==== Data extract ====

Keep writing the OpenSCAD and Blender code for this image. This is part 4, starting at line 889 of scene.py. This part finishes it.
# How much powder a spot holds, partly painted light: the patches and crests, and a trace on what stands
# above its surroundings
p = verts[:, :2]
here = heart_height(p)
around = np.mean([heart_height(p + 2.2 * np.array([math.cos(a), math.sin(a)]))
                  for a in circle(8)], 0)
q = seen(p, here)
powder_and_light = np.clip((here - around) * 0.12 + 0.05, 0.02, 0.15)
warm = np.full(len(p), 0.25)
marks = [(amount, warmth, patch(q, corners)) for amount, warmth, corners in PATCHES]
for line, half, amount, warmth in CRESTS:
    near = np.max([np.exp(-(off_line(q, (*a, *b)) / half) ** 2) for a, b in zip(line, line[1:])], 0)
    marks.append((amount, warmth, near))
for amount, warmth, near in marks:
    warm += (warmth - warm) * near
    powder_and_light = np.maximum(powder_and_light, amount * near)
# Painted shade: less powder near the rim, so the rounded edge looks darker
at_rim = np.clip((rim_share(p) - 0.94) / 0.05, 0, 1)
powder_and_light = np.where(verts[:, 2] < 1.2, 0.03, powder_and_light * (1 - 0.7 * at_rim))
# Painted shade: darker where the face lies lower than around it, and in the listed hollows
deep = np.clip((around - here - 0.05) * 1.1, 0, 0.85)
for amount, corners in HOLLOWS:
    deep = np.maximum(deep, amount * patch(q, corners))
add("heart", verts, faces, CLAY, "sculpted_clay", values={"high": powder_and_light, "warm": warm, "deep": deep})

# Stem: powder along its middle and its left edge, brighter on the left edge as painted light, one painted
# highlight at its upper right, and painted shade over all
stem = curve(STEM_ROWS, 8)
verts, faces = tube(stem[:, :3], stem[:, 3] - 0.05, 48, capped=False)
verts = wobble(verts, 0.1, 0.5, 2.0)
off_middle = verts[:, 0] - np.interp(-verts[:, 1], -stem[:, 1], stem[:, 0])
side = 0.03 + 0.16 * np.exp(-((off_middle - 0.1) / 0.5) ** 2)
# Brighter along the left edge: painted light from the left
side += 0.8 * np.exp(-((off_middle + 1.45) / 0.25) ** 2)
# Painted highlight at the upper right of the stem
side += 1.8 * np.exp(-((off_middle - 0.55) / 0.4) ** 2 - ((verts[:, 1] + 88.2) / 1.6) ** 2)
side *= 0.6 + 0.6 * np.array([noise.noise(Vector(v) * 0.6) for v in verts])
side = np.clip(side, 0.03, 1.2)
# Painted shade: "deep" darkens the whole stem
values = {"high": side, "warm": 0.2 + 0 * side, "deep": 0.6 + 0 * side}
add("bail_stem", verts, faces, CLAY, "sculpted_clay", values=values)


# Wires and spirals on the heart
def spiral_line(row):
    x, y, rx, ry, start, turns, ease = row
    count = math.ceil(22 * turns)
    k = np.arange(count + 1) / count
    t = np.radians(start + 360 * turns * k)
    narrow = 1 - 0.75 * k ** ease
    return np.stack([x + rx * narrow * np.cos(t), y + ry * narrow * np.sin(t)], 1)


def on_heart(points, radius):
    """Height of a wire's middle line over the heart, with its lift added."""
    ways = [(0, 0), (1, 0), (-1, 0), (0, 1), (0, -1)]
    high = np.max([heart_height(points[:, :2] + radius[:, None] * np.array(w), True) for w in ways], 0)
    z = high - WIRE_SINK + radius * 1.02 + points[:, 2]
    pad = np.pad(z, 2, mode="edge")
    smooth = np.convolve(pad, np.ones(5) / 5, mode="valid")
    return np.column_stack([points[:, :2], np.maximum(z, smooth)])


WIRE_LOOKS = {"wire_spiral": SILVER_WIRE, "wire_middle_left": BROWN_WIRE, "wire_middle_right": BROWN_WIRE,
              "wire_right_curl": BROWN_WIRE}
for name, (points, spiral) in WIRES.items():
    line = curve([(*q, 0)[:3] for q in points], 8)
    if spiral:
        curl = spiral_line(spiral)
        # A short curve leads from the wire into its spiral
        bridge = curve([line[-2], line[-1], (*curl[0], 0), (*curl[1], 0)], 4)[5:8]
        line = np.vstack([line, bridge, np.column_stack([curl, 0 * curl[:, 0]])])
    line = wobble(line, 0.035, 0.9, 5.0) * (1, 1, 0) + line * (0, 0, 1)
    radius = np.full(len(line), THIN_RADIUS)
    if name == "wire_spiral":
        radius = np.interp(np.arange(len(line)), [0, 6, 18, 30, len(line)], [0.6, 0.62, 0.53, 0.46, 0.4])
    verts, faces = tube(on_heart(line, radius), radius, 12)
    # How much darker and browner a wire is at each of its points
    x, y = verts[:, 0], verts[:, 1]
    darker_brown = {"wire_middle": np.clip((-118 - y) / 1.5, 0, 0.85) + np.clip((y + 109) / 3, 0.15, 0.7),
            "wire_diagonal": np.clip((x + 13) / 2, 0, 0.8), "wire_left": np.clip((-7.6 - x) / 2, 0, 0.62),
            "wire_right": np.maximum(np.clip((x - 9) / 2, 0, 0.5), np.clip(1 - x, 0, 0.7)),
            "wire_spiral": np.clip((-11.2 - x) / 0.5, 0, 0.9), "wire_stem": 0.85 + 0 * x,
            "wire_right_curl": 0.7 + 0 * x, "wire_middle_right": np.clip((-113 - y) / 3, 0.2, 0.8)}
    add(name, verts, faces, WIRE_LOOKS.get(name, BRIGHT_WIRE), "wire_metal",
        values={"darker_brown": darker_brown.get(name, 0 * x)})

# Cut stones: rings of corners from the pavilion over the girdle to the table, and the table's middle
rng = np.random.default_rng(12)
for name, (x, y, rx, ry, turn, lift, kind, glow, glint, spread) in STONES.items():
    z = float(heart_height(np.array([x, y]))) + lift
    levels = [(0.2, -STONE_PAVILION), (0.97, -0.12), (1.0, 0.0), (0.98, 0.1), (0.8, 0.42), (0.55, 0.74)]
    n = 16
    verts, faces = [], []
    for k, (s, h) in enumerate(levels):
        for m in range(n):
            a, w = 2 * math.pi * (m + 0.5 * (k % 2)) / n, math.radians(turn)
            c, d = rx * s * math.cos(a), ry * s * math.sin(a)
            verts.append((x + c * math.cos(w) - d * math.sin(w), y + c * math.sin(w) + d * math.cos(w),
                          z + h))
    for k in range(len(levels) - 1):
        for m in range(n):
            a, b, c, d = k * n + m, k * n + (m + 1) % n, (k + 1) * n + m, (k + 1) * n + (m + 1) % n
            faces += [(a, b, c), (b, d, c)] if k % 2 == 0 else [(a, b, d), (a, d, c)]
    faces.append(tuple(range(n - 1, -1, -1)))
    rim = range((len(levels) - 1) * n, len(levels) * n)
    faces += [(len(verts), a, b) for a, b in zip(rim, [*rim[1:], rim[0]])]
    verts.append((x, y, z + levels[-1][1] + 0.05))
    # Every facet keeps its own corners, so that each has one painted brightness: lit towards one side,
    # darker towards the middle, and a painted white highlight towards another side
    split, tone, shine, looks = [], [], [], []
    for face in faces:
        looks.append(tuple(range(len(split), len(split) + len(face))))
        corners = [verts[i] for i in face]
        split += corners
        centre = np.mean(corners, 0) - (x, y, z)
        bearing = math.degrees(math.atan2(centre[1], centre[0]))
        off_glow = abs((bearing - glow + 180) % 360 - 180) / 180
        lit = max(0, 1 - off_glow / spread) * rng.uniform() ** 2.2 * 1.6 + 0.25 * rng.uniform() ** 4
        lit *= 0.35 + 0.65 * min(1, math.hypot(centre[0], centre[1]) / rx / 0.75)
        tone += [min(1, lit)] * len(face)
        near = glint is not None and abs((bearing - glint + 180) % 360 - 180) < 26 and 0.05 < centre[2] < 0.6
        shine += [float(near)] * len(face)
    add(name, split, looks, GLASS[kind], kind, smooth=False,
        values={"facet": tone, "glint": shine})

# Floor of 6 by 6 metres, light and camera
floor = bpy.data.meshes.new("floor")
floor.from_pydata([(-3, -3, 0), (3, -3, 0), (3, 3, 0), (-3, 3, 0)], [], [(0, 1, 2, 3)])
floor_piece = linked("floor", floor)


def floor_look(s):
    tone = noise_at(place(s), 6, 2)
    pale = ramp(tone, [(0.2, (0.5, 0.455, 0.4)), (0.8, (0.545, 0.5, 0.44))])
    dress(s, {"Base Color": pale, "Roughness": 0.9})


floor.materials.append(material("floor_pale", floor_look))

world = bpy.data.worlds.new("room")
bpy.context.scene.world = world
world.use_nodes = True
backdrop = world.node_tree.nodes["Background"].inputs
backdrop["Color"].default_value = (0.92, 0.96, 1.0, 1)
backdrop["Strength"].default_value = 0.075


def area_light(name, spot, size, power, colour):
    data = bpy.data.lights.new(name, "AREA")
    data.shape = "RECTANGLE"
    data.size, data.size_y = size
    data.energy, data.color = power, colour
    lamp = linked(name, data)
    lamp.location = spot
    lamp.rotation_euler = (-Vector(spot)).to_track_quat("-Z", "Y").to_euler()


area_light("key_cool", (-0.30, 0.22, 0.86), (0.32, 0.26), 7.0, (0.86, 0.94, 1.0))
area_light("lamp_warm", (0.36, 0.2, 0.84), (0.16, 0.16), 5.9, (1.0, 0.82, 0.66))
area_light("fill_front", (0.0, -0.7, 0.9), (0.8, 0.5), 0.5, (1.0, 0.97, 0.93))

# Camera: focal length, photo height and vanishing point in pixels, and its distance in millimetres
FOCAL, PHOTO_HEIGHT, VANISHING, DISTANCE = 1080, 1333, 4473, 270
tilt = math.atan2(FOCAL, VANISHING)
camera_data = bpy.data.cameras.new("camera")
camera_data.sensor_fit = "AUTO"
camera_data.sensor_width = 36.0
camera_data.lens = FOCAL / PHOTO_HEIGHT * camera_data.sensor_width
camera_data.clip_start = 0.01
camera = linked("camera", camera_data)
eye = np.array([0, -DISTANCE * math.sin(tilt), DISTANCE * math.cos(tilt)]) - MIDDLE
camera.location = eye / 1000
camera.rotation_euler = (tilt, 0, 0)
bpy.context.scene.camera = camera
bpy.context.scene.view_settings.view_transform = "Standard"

====

Exercise goal »
Locate each line with the word "scene" and copy it.

Answer below »
Keep writing the OpenSCAD and Blender code for this image. This is part 4, starting at line 889 of scene.py. This part finishes it.
bpy.context.scene.world = world
bpy.context.scene.camera = camera
bpy.context.scene.view_settings.view_transform = "Standard"